Walking has also been found to cause deterioration in text legibility [13] as well as reading comprehension and cognitive performance, measured by a word searching task [1]. Moreover, researchers in [21] argue that reading while walking (on-the-go) is limited as it requires the user to divide their attention to handle two tasks in parallel: comprehending the text and navigation through the environment. In the study by Vadas et al. [21] participants were asked to complete reading comprehension tasks in four conditions: audio-walking and audio-sitting using a speech-synthesis audio display, and visual-walking and visual-sitting using a handheld visual display. The researchers found that audio interface improved participants’ navigation within the environment.
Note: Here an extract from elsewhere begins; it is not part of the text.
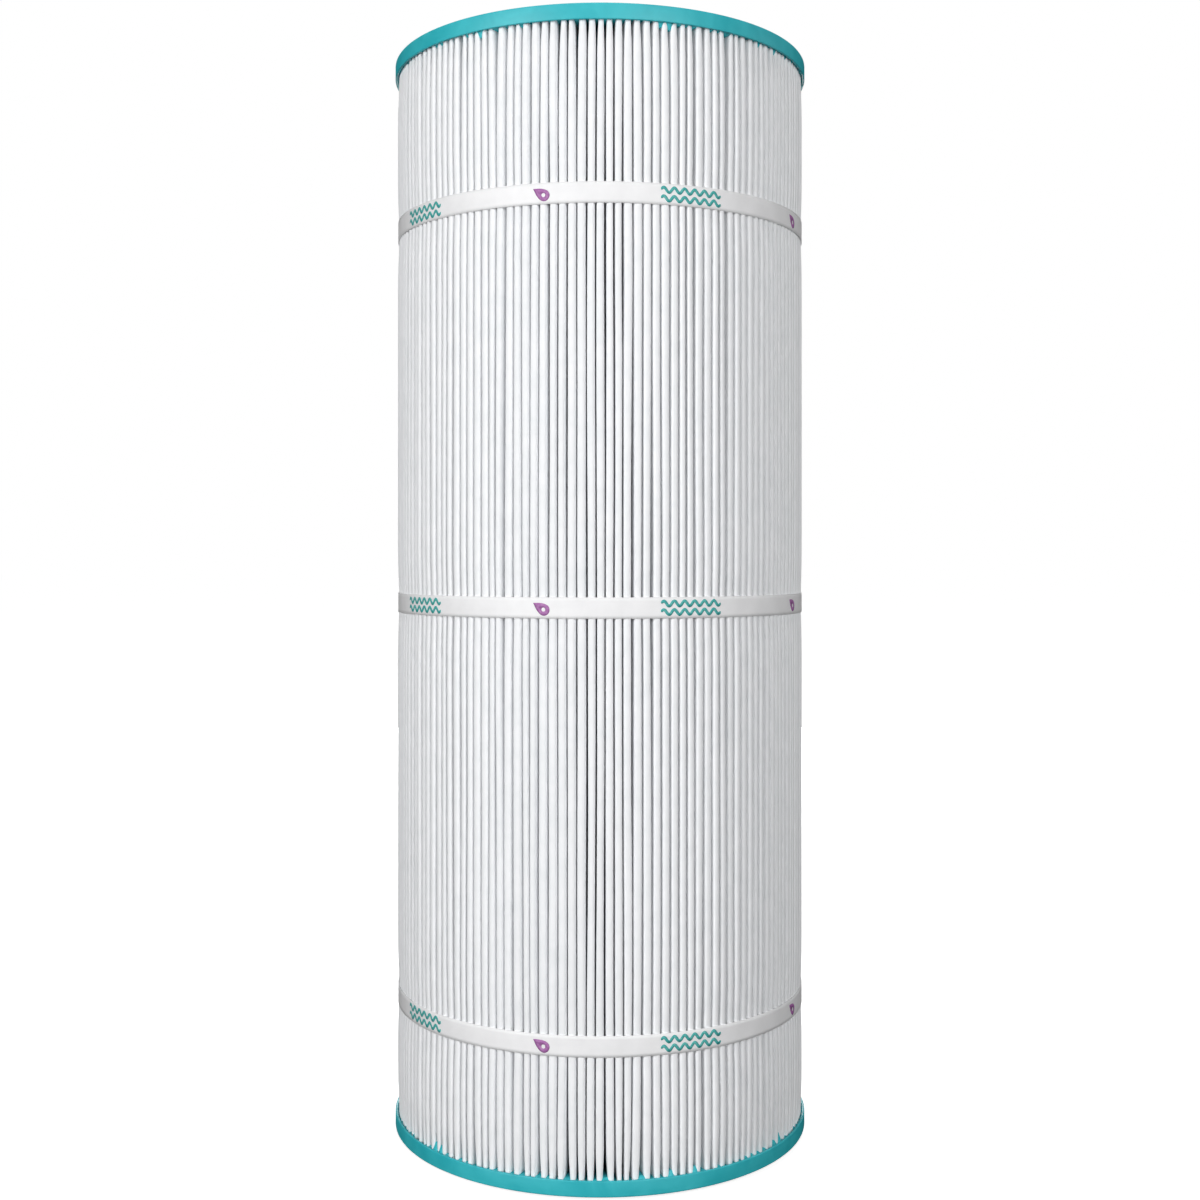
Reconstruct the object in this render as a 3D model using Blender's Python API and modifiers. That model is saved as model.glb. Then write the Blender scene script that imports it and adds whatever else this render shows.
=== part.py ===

The participants also rated the audio interface as less demanding compared to a visual display when completing the reading tasks. Not only walking, but ambient light has also been shown to have negative effect on reading efficiency and response selection speed as well as on time taken to find a word [1].

Encumbrance

It is common that users interact with their mobile devices while being encumbered with different objects (e.g., handbags, umbrellas, shopping bags and boxes). Therefore, encumbrance is another situational impairment that can affect mobile interaction. Previous work has highlighted how encumbrance can cause decreases in accuracy while performing target acquisition tasks on mobile devices  [15]. They also found that the encumbrance affected the user’s preferred walking speed making the participants walk slower than their typical rate. In a follow-up study, Ng et al. [16] investigated the effect of encumbrance on interaction with mobile device in one- and two-handed interaction modes. They evaluated three postures of holding and interacting with the mobile device: two-handed using index finger, one-handed using thumb, and two-handed using both thumbs. The results of the experiment showed that encumbrance caused a significant deterioration in performance completing tapping tasks for both one- and two-handed interaction modes when carrying a bag in each hand during the interaction with mobile device. Moreover, in [17] the researchers measured performance in completing target acquisition tasks on a mobile phone while encumbered in two conditions: walking on a treadmill and walking on the ground. The results of the experiment did not show the difference in performance of target acquisition tasks, although the researchers found that ground walking method provided a better representation of user’s preferred walking speed compared to treadmill.

References

[1] BARNARD, L., YI, J.S., JACKO, J.A., and SEARS, A., 2007. Capturing the effects of context on human performance in mobile computing systems. Personal Ubiquitous Comput. 11, 2, 81-96. DOI= http://dx.doi.org/10.1007/s00779-006-0063-x.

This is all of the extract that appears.